David Williams Russell, chairman of the business services group at Harrison & Moberly LLP in Indianapolis, said, “Trade missions of this sort are expensive. They’re logistically difficult. It may be a big step for a lot of companies to do.”
There are a lot of other steps, such as going to trade shows, that a company can take before it invests in a trade mission, said Russell, who advises clients on international trade.
“Whether or not it’s good for participants, it may be good for the region to show people, ‘You can do this,’” Russell said of the EIDD’s pending trip.
Grass-roots energy
That’s exactly the message LaMar wants to send. When it comes to promoting export activity, he thinks local groups have to make up for a lack of grass-roots presence on the part of larger government agencies.
LaMar notes that the U.S. Commerce Department’s Export Assistance Center in Carmel is a small, four-man office tasked with serving the entire state.

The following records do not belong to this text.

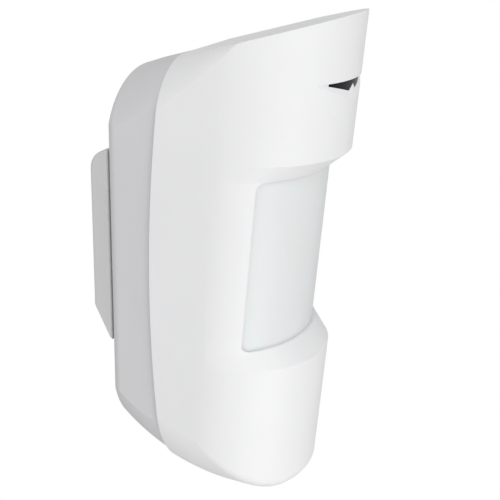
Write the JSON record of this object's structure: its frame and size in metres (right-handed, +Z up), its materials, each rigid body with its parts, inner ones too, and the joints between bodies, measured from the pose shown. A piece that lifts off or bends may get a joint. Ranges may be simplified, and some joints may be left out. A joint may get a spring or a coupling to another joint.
{
  "type": "motion sensor",
  "caption": "Outdoor wall-mounted passive infrared motion sensor: white leaning hood over a recessed curved lens, slide-on wall bracket, opening front cover.",
  "frame": {"origin": "centre of the four wall screws, in the plane of the wall", "axes": "+Z up along the housing, +Y into the wall, the front with the lens faces -Y"},
  "size_m": [0.073, 0.0932, 0.185],
  "materials": {
    "wall_bracket": "fine moulded texture, off-white",
    "bracket_lock_screw": "zinc plated",
    "rear_shell": "fine moulded texture, white",
    "cover_gasket": "closed-cell foam cord",
    "front_cover": "satin moulded, white",
    "fresnel_lens": "milky translucent polyethylene",
    "lens_frame": "moulded, white",
    "masking_window": "polished black, infrared-clear",
    "cover_screw": "zinc plated",
    "board_screws": "zinc plated",
    "main_board": "solder mask, green",
    "radio_module": "tinned shield can",
    "microcontroller": "moulded epoxy, black",
    "power_switch": "moulded, black",
    "power_button": "moulded, light grey",
    "range_trimmer": "moulded, blue",
    "trimmer_rotor": "moulded, white",
    "status_led": "clear red epoxy",
    "antenna": "bare wire",
    "tamper_switch": "moulded, black",
    "tamper_plunger": "moulded, light grey",
    "tamper_spring": "spring wire",
    "sensor_chassis": "moulded, black",
    "sensor_board": "solder mask, green",
    "lower_pir_sensor": "nickel-plated can",
    "upper_pir_sensor": "nickel-plated can",
    "mask_board": "solder mask, green",
    "mask_emitter": "clear epoxy",
    "mask_receiver": "dark epoxy",
    "battery_holder": "moulded, black",
    "battery_left": "printed sleeve, plain",
    "battery_right": "printed sleeve, plain",
    "battery_contacts": "nickel-plated spring steel",
    "cable_plug": "moulded rubber"
  },
  "bodies": {
    "wall_bracket": {"wall_bracket": "wall_bracket"},
    "bracket_lock_screw": {"bracket_lock_screw": "bracket_lock_screw"},
    "housing": {"rear_shell": "rear_shell", "cover_gasket": "cover_gasket", "main_board": "main_board", "board_screws": "board_screws", "radio_module": "radio_module", "microcontroller": "microcontroller", "power_switch": "power_switch", "range_trimmer": "range_trimmer", "status_led": "status_led", "antenna": "antenna", "tamper_switch": "tamper_switch", "tamper_spring": "tamper_spring", "sensor_chassis": "sensor_chassis", "sensor_board": "sensor_board", "lower_pir_sensor": "lower_pir_sensor", "upper_pir_sensor": "upper_pir_sensor", "mask_board": "mask_board", "mask_emitter": "mask_emitter", "mask_receiver": "mask_receiver", "battery_holder": "battery_holder", "battery_left": "battery_left", "battery_right": "battery_right", "battery_contacts": "battery_contacts", "cable_plug": "cable_plug"},
    "front_cover": {"front_cover": "front_cover", "fresnel_lens": "fresnel_lens", "lens_frame": "lens_frame", "masking_window": "masking_window"},
    "cover_screw": {"cover_screw": "cover_screw"},
    "tamper_plunger": {"tamper_plunger": "tamper_plunger"},
    "power_button": {"power_button": "power_button"},
    "trimmer_rotor": {"trimmer_rotor": "trimmer_rotor"}
  },
  "joints": [
    {"name": "housing_lift", "type": "slide", "parent": "wall_bracket", "child": "housing", "axis": [0, 0, 1], "range_m": [0, 0.006]},
    {"name": "lock_screw_turn", "type": "hinge", "parent": "wall_bracket", "child": "bracket_lock_screw", "pos_m": [0, -0.0042, -0.027], "axis": [0, 0, 1], "continuous": true},
    {"name": "cover_swing", "type": "hinge", "parent": "housing", "child": "front_cover", "pos_m": [0, -0.0338, 0.07568], "axis": [-1, 0, 0], "range_deg": [0, 32]},
    {"name": "cover_screw_turn", "type": "hinge", "parent": "front_cover", "child": "cover_screw", "pos_m": [0, -0.04, -0.0912], "axis": [0, 0, 1], "continuous": true},
    {"name": "tamper_press", "type": "slide", "parent": "housing", "child": "tamper_plunger", "axis": [0, -1, 0], "range_m": [0, 0.0015], "stiffness_N_per_m": 300, "springref_m": -0.001, "deforming": ["tamper_spring"]},
    {"name": "power_button_press", "type": "slide", "parent": "housing", "child": "power_button", "axis": [0, 1, 0], "range_m": [0, 0.0005], "stiffness_N_per_m": 1500, "springref_m": -0.0005},
    {"name": "range_trimmer_turn", "type": "hinge", "parent": "housing", "child": "trimmer_rotor", "pos_m": [-0.0242, -0.0216, 0.006], "axis": [0, -1, 0], "range_deg": [-135, 135]}
  ]
}
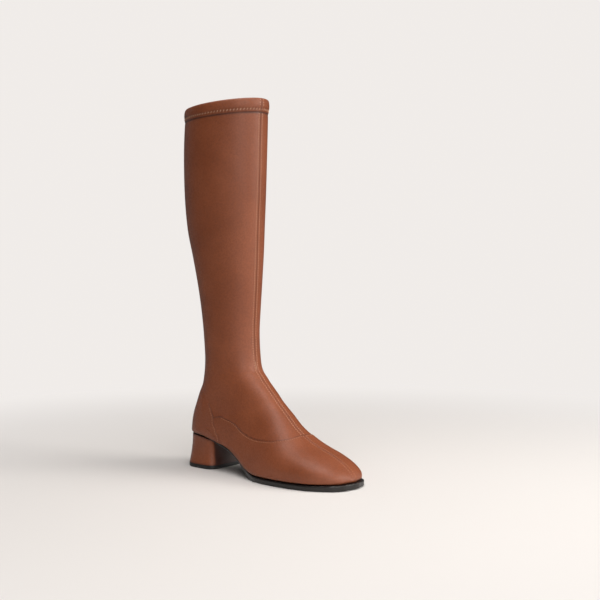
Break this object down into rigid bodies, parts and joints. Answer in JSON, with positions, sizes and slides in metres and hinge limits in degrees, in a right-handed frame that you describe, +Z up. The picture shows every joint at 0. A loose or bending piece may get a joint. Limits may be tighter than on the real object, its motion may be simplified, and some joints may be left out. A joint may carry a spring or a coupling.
{
  "type": "knee-high boot",
  "caption": "Knee-high smooth leather boot on a low flared block heel, with a rounded toe, a thin sole and a full-length inner side zip with a swinging pull tab.",
  "frame": {"origin": "on the floor, under the middle of the heel, on the flat underside of the heel's top lift", "axes": "+X to the toe, +Y to the inner side of the leg, which carries the zip, +Z up"},
  "size_m": [0.2461, 0.1022, 0.441],
  "materials": {
    "upper_leather": "smooth grained leather, soft sheen",
    "lining_leather": "matt lining leather",
    "sole_black": "dark burnished edge",
    "lift_rubber": "matt rubber",
    "tape_fabric": "woven tape",
    "zip_brass": "polished",
    "tab_leather": "smooth leather, painted edge"
  },
  "bodies": {
    "root": {"upper": "upper_leather", "insole": "lining_leather", "outsole": "sole_black", "heel": "upper_leather", "heel_top_lift": "lift_rubber", "zip_tape": "tape_fabric", "zip_teeth": "zip_brass", "zip_slider": "zip_brass"},
    "pull": {"zip_pull": "zip_brass", "zip_pull_tab": "tab_leather"}
  },
  "joints": [
    {"name": "pull_swing", "type": "hinge", "parent": "root", "child": "pull", "pos_m": [0.0433, 0.03151, 0.43351], "axis": [0.9881, -0.154, 0], "range_deg": [0, 150]}
  ]
}
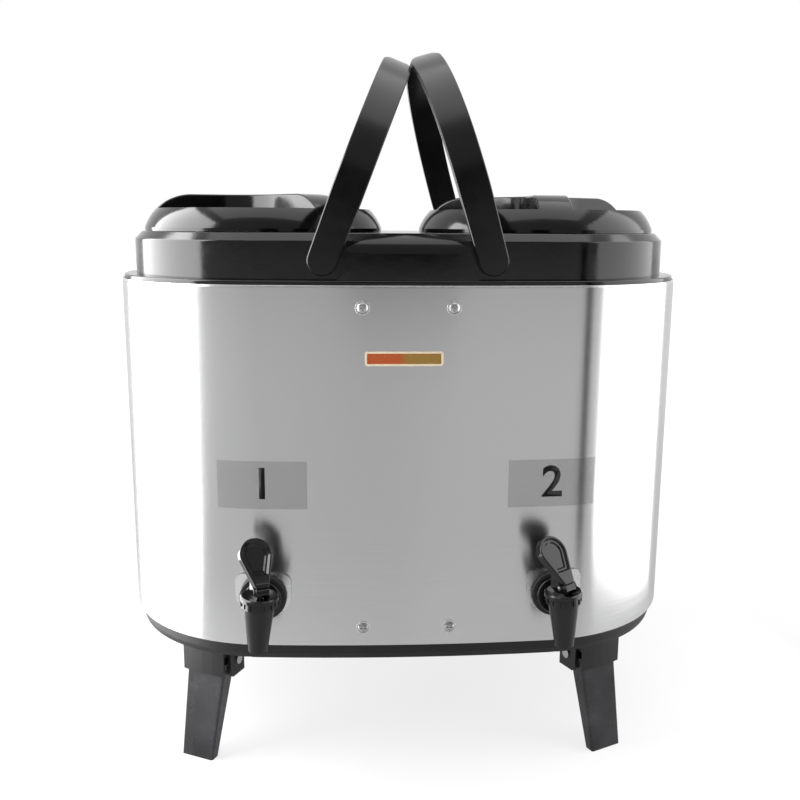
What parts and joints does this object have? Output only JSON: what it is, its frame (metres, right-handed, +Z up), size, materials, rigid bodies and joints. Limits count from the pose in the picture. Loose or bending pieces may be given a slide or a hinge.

Indiana eliminated its own international trade division as part of a reorganization in which the IEDC absorbed the Commerce Department in 2005.
“There’s lots of non-profit groups and for-profit groups that help companies export,” said Chad Pittman, executive vice president at the IEDC. “Instead of focusing on duplicative efforts, it was a deliberate decision to complement each other’s services.”
Pittman noted that IEDC still has overseas employees, who support trade missions such as Daniels’ trip to China in November. The agency also offers small companies grants of up to $5,000 to attend international trade shows. At the same time, Lt. Gov. Becky Skillman’s office supports a major source of Indiana exports, agricultural products.
LaMar, a former Army languages expert, is eager to see the EIDD complete its mission, which was delayed once because of personnel changes at embassies.
“We believe it can be done, especially while the U.S. dollar is relatively low,” he said. LaMar said working around Anderson, Muncie and Marion—cities hit hard by the loss of automotive companies—gives him a sense of urgency. Small firms that used to serve the auto industry have maxed out their domestic markets, he said.